Up to and including the line that contains "return edge_y, edge_y", write out each line of the material from its first line, exactly.

## Start DATASET CONTENT

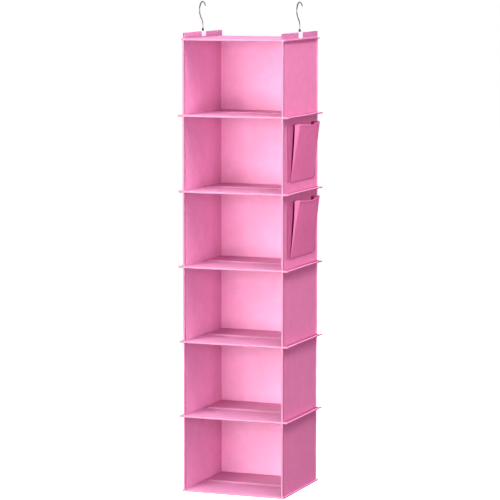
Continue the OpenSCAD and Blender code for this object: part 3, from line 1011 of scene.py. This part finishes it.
def make_gussets(cell):
    """The folded ends of a pocket: from the sheet's edge in to a fold, then out to a seam on the panel."""
    piece, pocket = Piece(cloth_gusset_shade), Pocket(cell)
    shares = spaced(0.5 * MM, pocket.height - 1.5 * MM, STEP) / pocket.height
    for way, seam_y, shadow_from in ((-1, pocket.low.y - 24 * MM, 0.0), (1, pocket.high.y + 17 * MM, 0.6)):
        def ends(share):
            """Where the strip's inner part starts at the sheet's edge and ends at its fold, along y."""
            edge_y = pocket.end(share, way)[0][1]
            return edge_y, edge_y - way * (9 + 20 * share) * MM

        def line(share, run):
            """Points of the strip: run is 0 at the sheet's edge, 1 at the fold and 2 at the seam."""
            edge = pocket.end(share, way)[0] - [0.9 * MM, 0]
            fold = np.array([HALF_W + 0.9 * MM, ends(share)[1]])
            seam = np.array([HALF_W + 0.8 * MM, seam_y])
            inner, outer = np.clip(run, 0, 1)[:, None], np.clip(run - 1, 0, 1)
            x, y = (edge + (fold - edge) * inner + (seam - fold) * outer[:, None]).T
            x = x + 0.9 * MM * share * np.sin(math.pi * inner[:, 0])
            x = x + 0.8 * MM * np.sin(6 * math.pi * outer) * outer * (0.4 + 0.6 * share)
            x = x + 0.7 * MM * share * np.sin(math.pi * outer) * outer
            return np.column_stack([x, y, np.full(len(x), pocket.foot + pocket.height * share)])

        def stops(share):
            """Runs at which the strip starts, goes in under the sheet, comes out again and ends."""
            edge_y, fold_y = ends(share)
            shown = fold_y - edge_y + way * (1 + 12 * share**2) * MM
            return 0.0, shadow_from, 1 + shown / (fold_y - seam_y), 2.0

        done = 0.0
        # The middle part of the strip, in under the sheet's edge, takes the near-black copy as a painted
        # shadow; the parts before and after it take the darker gusset copy as painted shade.
        for part, material in enumerate((cloth_gusset_shade, cloth_painted_shadow, cloth_gusset_shade)):
            if part == 0 and shadow_from == 0:
                continue
            runs = [np.linspace(*stops(share)[part:part + 2], 14) for share in shares]
            middle = np.array([line(share, run) for share, run in zip(shares, runs)])
            along = done + np.append(0, np.cumsum(np.linalg.norm(np.diff(middle[-1], axis=0), axis=1)))
            cloth = np.stack([np.repeat(along[None, :], len(shares), 0), middle[:, :, 2]], -1)
            piece.sheet(middle, 0.8 * MM, cloth, material)
            done = along[-1]
        x, y = HALF_W + 1.35 * MM, seam_y - way * 2 * MM
        piece.stitches((x, y, pocket.foot + 2 * MM), (x, y, pocket.head - 3 * MM), (1, 0, 0))
    gussets = piece.make(f"pocket_gussets_{cell}_cloth")
    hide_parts(f"pocket_gussets_{cell}")
    squash_cell(gussets, cell)


# ---------------------------------------------------------------- making everything

for level in range(CELLS + 1):
    make_deck_cloth(level)
    make_edge_tape(level)
    dress(deck_node(level, "board"), board_grey)

for cell in range(1, CELLS + 1):
    make_side_panel(cell, -1)
    make_side_panel(cell, 1)
    make_back_panel(cell)
    make_corner_tapes(cell)

for side, name in ((-1, "left"), (1, "right")):
    make_header(side)
    dress(f"{name}_header_bar", board_grey)
    dress(f"{name}_hook_saddle", saddle_steel)
    dress(f"{name}_hook", hook_chrome)
    dress(f"{name}_hook_ferrule", ferrule_steel)

for cell in POCKET_CELLS:
    make_pocket_front(cell)
    make_gussets(cell)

## End DATASET CONTENT

## [REPLY]
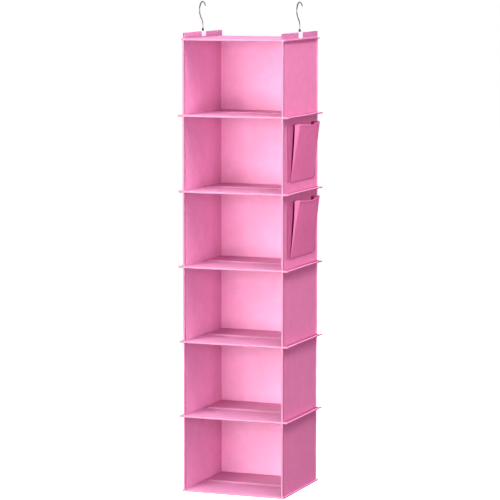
Continue the OpenSCAD and Blender code for this object: part 3, from line 1011 of scene.py. This part finishes it.
def make_gussets(cell):
    """The folded ends of a pocket: from the sheet's edge in to a fold, then out to a seam on the panel."""
    piece, pocket = Piece(cloth_gusset_shade), Pocket(cell)
    shares = spaced(0.5 * MM, pocket.height - 1.5 * MM, STEP) / pocket.height
    for way, seam_y, shadow_from in ((-1, pocket.low.y - 24 * MM, 0.0), (1, pocket.high.y + 17 * MM, 0.6)):
        def ends(share):
            """Where the strip's inner part starts at the sheet's edge and ends at its fold, along y."""
            edge_y = pocket.end(share, way)[0][1]
            return edge_y, edge_y - way * (9 + 20 * share) * MM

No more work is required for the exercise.